Copy every line of the listing exactly.

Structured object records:
◇ ◇ ◇ ◇ ◇ ◇ ◇
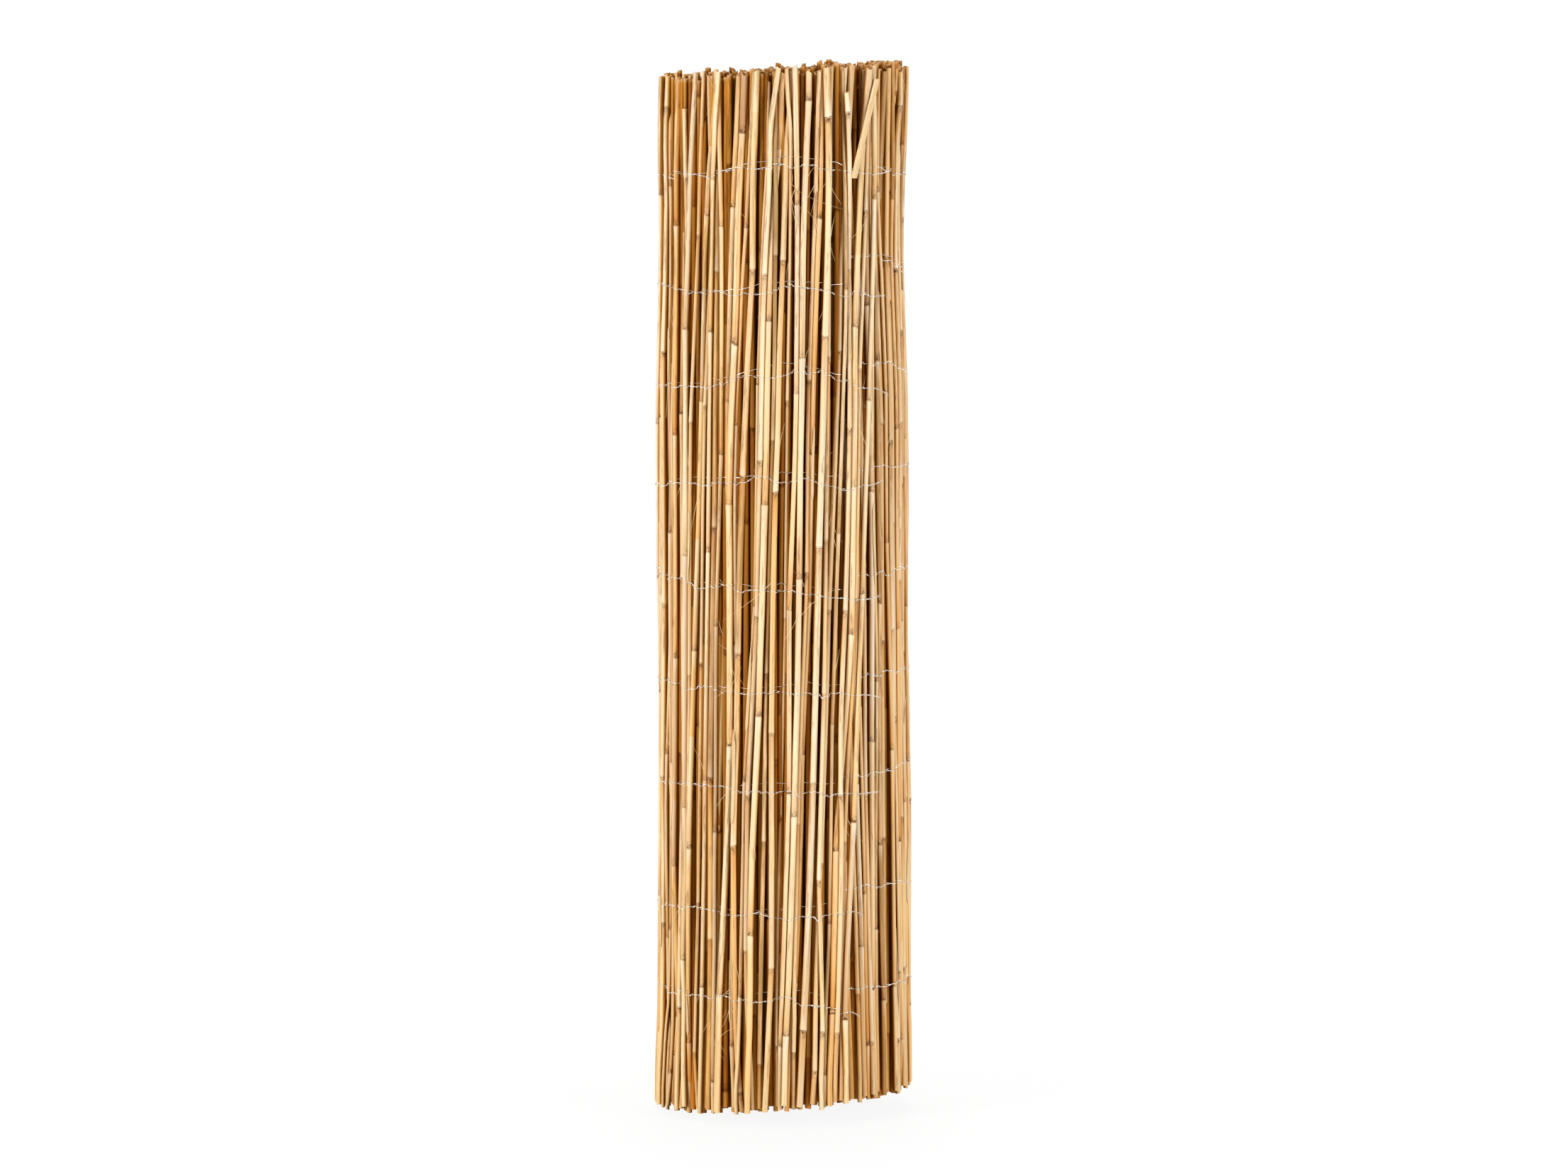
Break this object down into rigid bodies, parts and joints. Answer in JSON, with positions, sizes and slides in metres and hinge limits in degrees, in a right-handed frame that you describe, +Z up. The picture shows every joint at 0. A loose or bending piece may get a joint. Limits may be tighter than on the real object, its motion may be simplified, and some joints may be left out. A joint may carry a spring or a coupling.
{
  "type": "reed screening roll",
  "caption": "Roll of natural reed screening standing on its end: a mat of dry reeds tied side by side with rows of thin twisted wire and rolled up round an open middle.",
  "frame": {"origin": "on the floor, in the middle of the standing roll's footprint", "axes": "+Z up along the roll's own axis, from the foot of the reeds to their tips; -Y is the side with the wires seen in front, and the mat's loose edge lies to the right of it"},
  "size_m": [0.2554, 0.261, 1.0256],
  "materials": {
    "reed": "satin",
    "inner_reed": "satin",
    "binding_wire": "galvanised"
  },
  "bodies": {
    "root": {"outer_turn_reeds": "reed", "inner_turns": "inner_reed", "binding_wire_1": "binding_wire", "binding_wire_2": "binding_wire", "binding_wire_3": "binding_wire", "binding_wire_4": "binding_wire", "binding_wire_5": "binding_wire", "binding_wire_6": "binding_wire", "binding_wire_7": "binding_wire", "binding_wire_8": "binding_wire", "binding_wire_9": "binding_wire"}
  },
  "joints": []
}
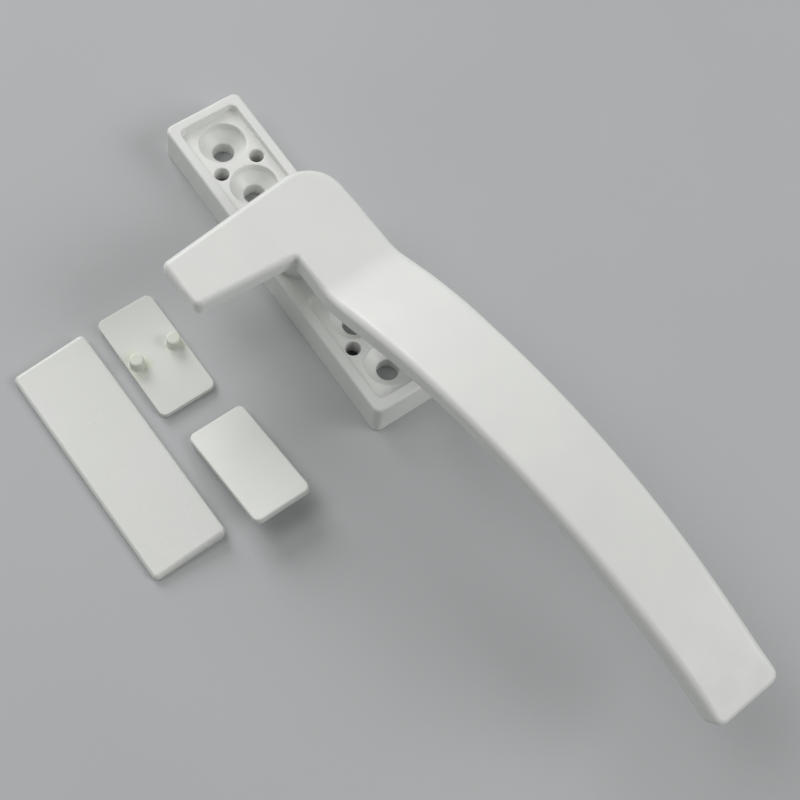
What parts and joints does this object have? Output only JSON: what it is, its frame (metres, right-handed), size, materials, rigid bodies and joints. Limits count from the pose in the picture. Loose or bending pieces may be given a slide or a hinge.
◇ ◇ ◇ ◇ ◇ ◇ ◇
FINAL ANSWER
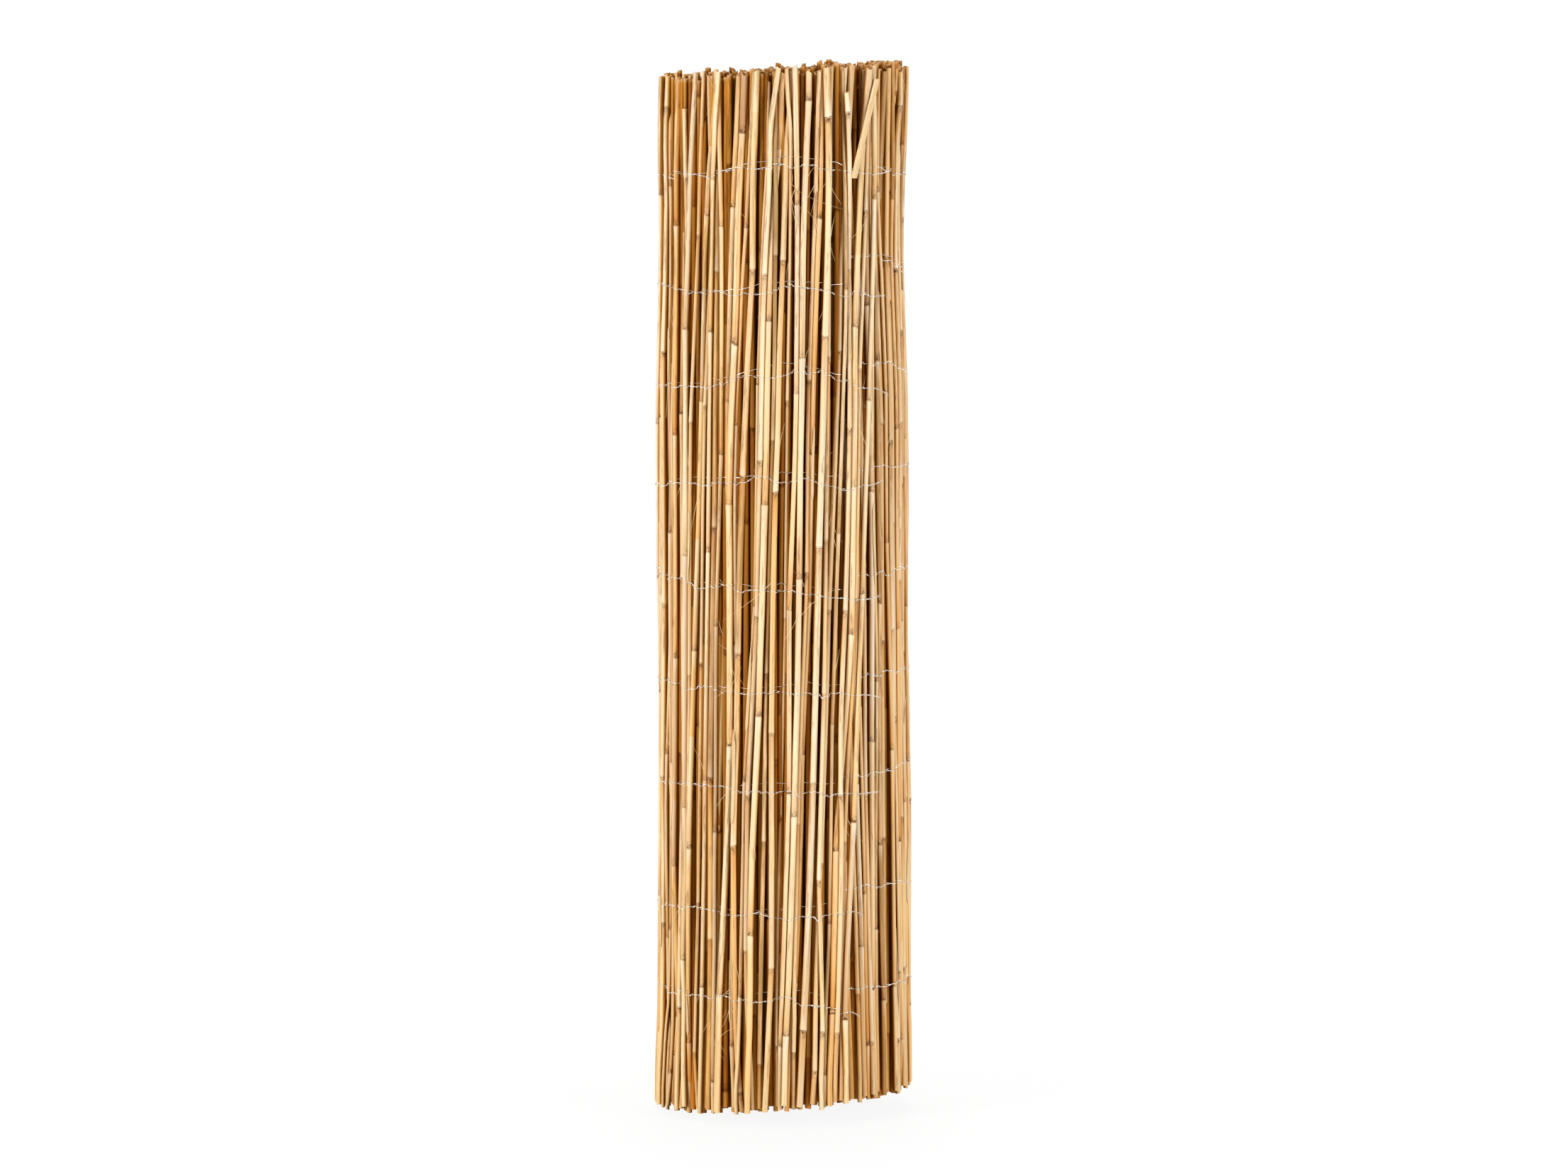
Break this object down into rigid bodies, parts and joints. Answer in JSON, with positions, sizes and slides in metres and hinge limits in degrees, in a right-handed frame that you describe, +Z up. The picture shows every joint at 0. A loose or bending piece may get a joint. Limits may be tighter than on the real object, its motion may be simplified, and some joints may be left out. A joint may carry a spring or a coupling.
{
  "type": "reed screening roll",
  "caption": "Roll of natural reed screening standing on its end: a mat of dry reeds tied side by side with rows of thin twisted wire and rolled up round an open middle.",
  "frame": {"origin": "on the floor, in the middle of the standing roll's footprint", "axes": "+Z up along the roll's own axis, from the foot of the reeds to their tips; -Y is the side with the wires seen in front, and the mat's loose edge lies to the right of it"},
  "size_m": [0.2554, 0.261, 1.0256],
  "materials": {
    "reed": "satin",
    "inner_reed": "satin",
    "binding_wire": "galvanised"
  },
  "bodies": {
    "root": {"outer_turn_reeds": "reed", "inner_turns": "inner_reed", "binding_wire_1": "binding_wire", "binding_wire_2": "binding_wire", "binding_wire_3": "binding_wire", "binding_wire_4": "binding_wire", "binding_wire_5": "binding_wire", "binding_wire_6": "binding_wire", "binding_wire_7": "binding_wire", "binding_wire_8": "binding_wire", "binding_wire_9": "binding_wire"}
  },
  "joints": []
}
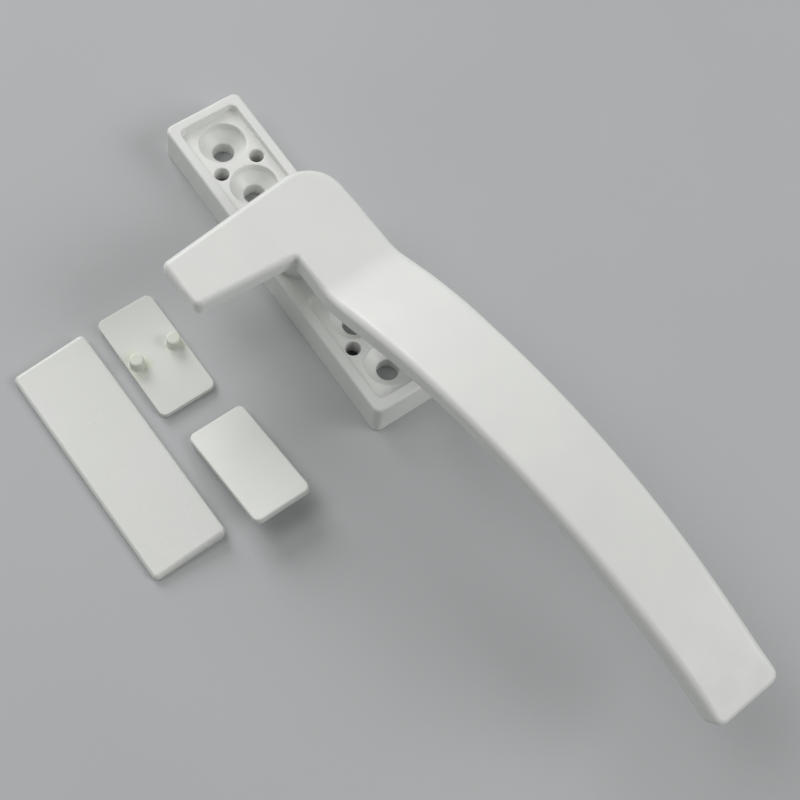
What parts and joints does this object have? Output only JSON: what it is, its frame (metres, right-handed), size, materials, rigid bodies and joints. Limits count from the pose in the picture. Loose or bending pieces may be given a slide or a hinge.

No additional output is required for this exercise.